Market Oriented Agriculture Programme (MOAP) in Brief

Programme Description

Title: Market-Oriented Agriculture Programme (MOAP)

Client: German Federal Ministry for Economic Cooperation and Development (BMZ)

Country: Ghana

Lead executing agency: Ministry of Food and Agriculture (MoFA)

Overall term: 2004 to 2016


Agriculture in Ghana is predominantly small-scale and traditionally organised. Over 70% of all farms are smaller than three hectares, and in the programme regions of Volta, Central and Brong Ahafo Region, they are smaller than two hectares. Small farms account for almost 80% of total agricultural production, but have virtually no access to agricultural inputs and financing. Low productivity and market efficiency and heavy post-harvest losses are urgent problems for Ghana’s agriculture.

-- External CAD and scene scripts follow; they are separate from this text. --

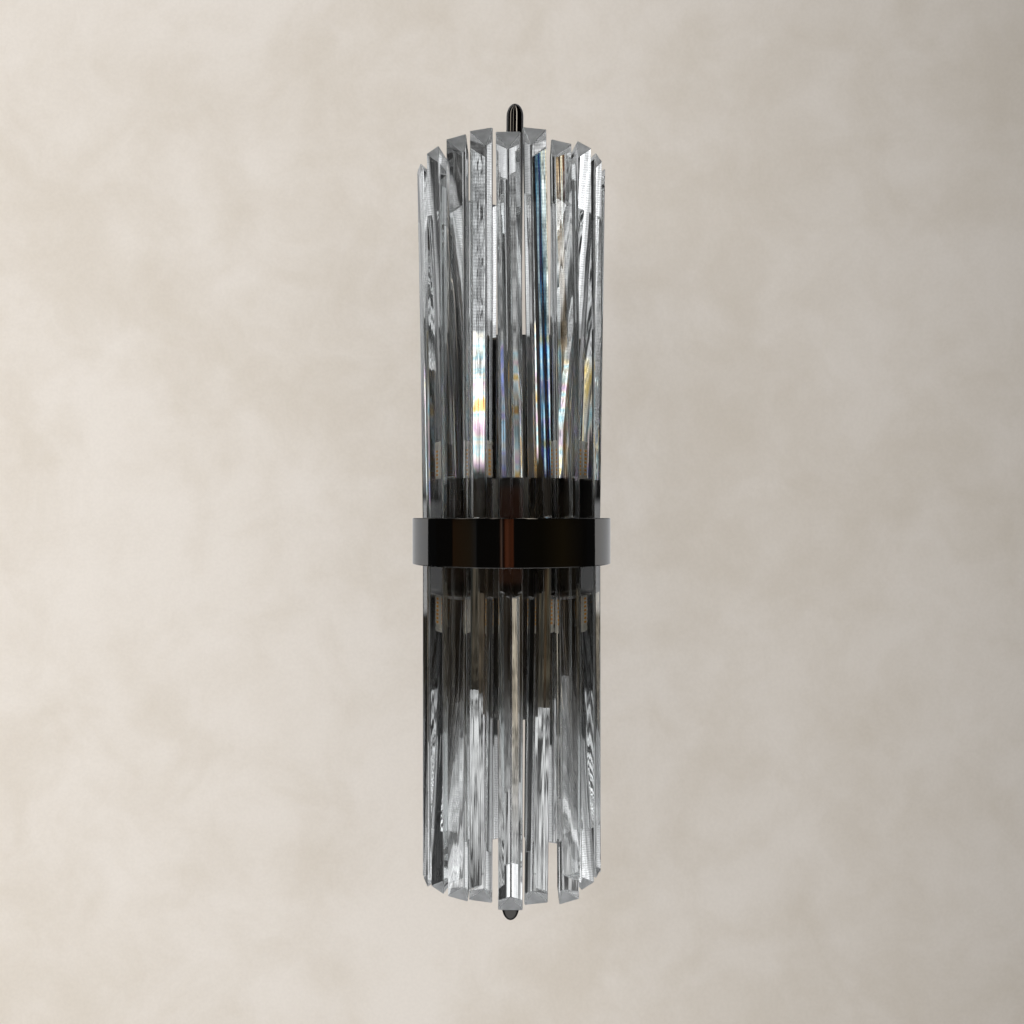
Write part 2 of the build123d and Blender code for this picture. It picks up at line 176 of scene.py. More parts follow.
def block(name, low, high):
    """A box between two corners."""
    clear_selection()
    size = [high[i] - low[i] for i in range(3)]
    middle = [(high[i] + low[i]) / 2 for i in range(3)]
    bpy.ops.mesh.primitive_cube_add(size=1, location=middle, scale=size)
    return settle(name)


def select_nothing(piece, edges=False, faces=False):
    """Nothing of the piece's mesh selected, and edit mode set to pick its edges or its faces."""
    only(piece)
    bpy.context.tool_settings.mesh_select_mode = (False, edges, faces)
    mesh = piece.data
    for group in (mesh.vertices, mesh.edges, mesh.polygons):
        for part in group:
            part.select = False
    return mesh


def pick_faces(piece, wanted):
    """Edit mode with just the faces selected whose centre and normal pass the test."""
    mesh = select_nothing(piece, faces=True)
    for face in mesh.polygons:
        face.select = wanted(face.center, face.normal)
    bpy.ops.object.mode_set(mode="EDIT")


def pick_edges(piece, wanted):
    """Edit mode with just the edges selected whose two ends pass the test."""
    mesh = select_nothing(piece, edges=True)
    for edge in mesh.edges:
        edge.select = wanted(mesh.vertices[edge.vertices[0]].co, mesh.vertices[edge.vertices[1]].co)
    bpy.ops.object.mode_set(mode="EDIT")


def bevel_rim(piece, axis, place, width, segments):
    """Bevels the edges that lie in one plane across an axis, where 1 is Y and 2 is Z."""
    pick_edges(piece, lambda a, b: abs(a[axis] - place) < NEAR and abs(b[axis] - place) < NEAR)
    bpy.ops.mesh.bevel(offset=width, segments=segments, affect="EDGES")


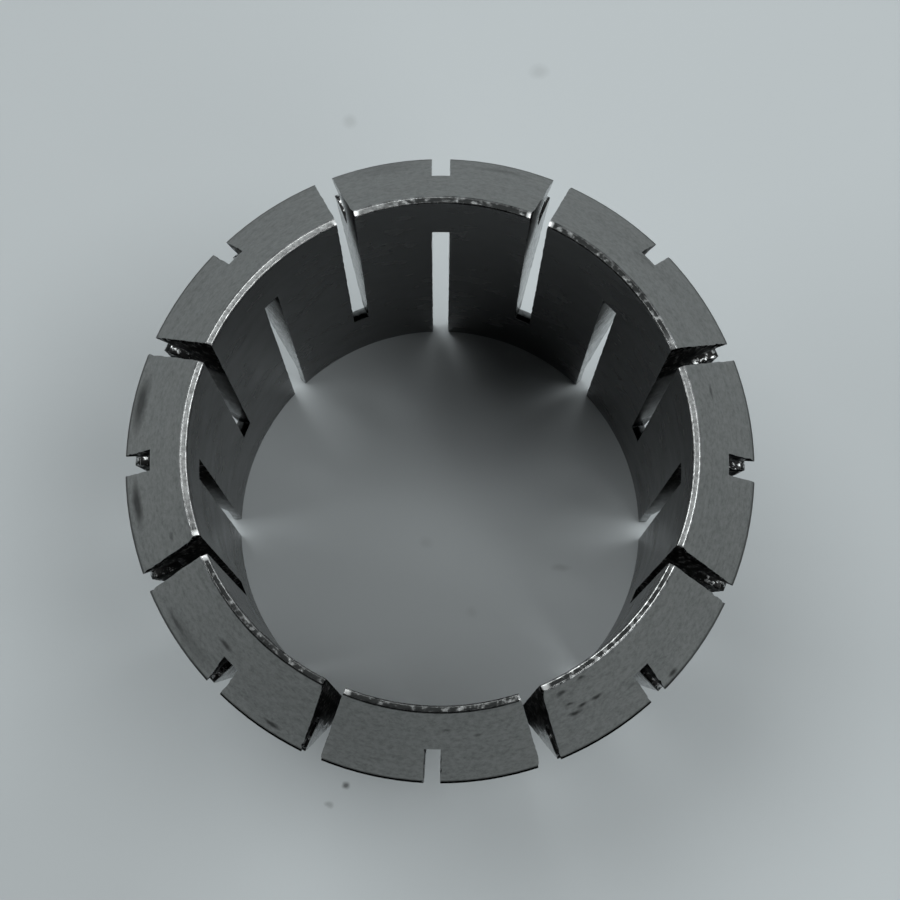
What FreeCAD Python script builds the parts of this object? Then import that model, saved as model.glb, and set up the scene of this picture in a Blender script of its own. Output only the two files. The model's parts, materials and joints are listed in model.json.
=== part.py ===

Skilled labour for more advanced agricultural methods, such as mechanics, electricians or extension workers, is hard to find. Agriculture does not enjoy a very high reputation among young people, who regard it as a hard way to earn a living, rather than as an attractive business model with lucrative prospects.


There are pro-poor, income-raising business models available for competitive agricultural value chains, which are promoted by the Ministry of Food and Agriculture (MoFA) and private sector.


Together with MoFA, the programme is developing solutions for agriculture’s urgent problems at national, regional and local level. It is advising particularly on developing value chains, providing national and decentralised advice on policy, and developing capacity for service providers.

The programme is operating in the three regions of Volta, Central and Brong Ahafo Region, and promoting in particular the value chains for mangoes, citrus fruits, pineapples and maize (post-harvest improvement). The programme’s activities are intended to achieve the following results:

  • MoFA’s capacity for policy and strategy development is enhanced;

economically viable service systems are available for developing value chains;

  • new and inclusive business models are developed;
  • capacity of decentralised public offices for promoting regional agricultural development with the local private sector is enhanced;
  • actors from the public and private sectors are engaged in productive dialogue. The programme is also supporting the creation of a national policy forum (Agriculture Public Private Dialogue Forum), where private sector actors can present their concerns to the public sector. Placing the political environment and agricultural practice in direct conjunction also creates opportunities for the development of agriculture.
  • At regional and district level, the programme promotes value chain committees, where networks of farmers, processors and other service providers from the individual value chains meet regularly. To finance the meetings, some of these offer services for participants, e.g. storage or drying.
  • All measures are carried out in close cooperation with MoFA and representatives of the farmers’ organisations and the private sector.

The greatest challenge facing the Ministry is shaping its cooperation with the private sector, as there is currently still no concept for promoting attractive business models which could bring in private investment. However, Ghana’s agricultural sector has good economic potential, which can be mobilised through a more favourable agricultural policy environment. Scalable business ideas and models are being identified and promoted by MoFA with the assistance of the programme.


Production in the value chains promoted by the programme to date has become increasingly specialised. It is benefiting from improved access to seed and plant materials, as well as better plant protection and post-harvest protection techniques. A further success is the gradual increase in productivity due to improvements in cultivation techniques. Certifications (Global GAP, organic) play a central role in local and international market access.

The programme’s coherent advice on policy resulted in a tight focus on the value chain approach in policy formulation and implementation. This made it possible to take into account all the actors along the value chain and to develop a holistic model.

The programme has promoted private services, contributing to increasing self-organisation of advisory services and supply and provision of supplies by the private sector in exportable value chains.

An example worth following. A local juice production firm was able to meet international standards after efficient advice. Not content with certification of its processing plant, it went on to train and certify 1,000 farmers on supply contracts in good agricultural practices. Today, the company exports 3,000 tons of certified orange juice a year, with a value of USD 1.5 million. The company also produces 1,000 tons of juice for the local market, worth around USD 2-300,000. The expansion of production has created 150-200 seasonal jobs, mostly for women.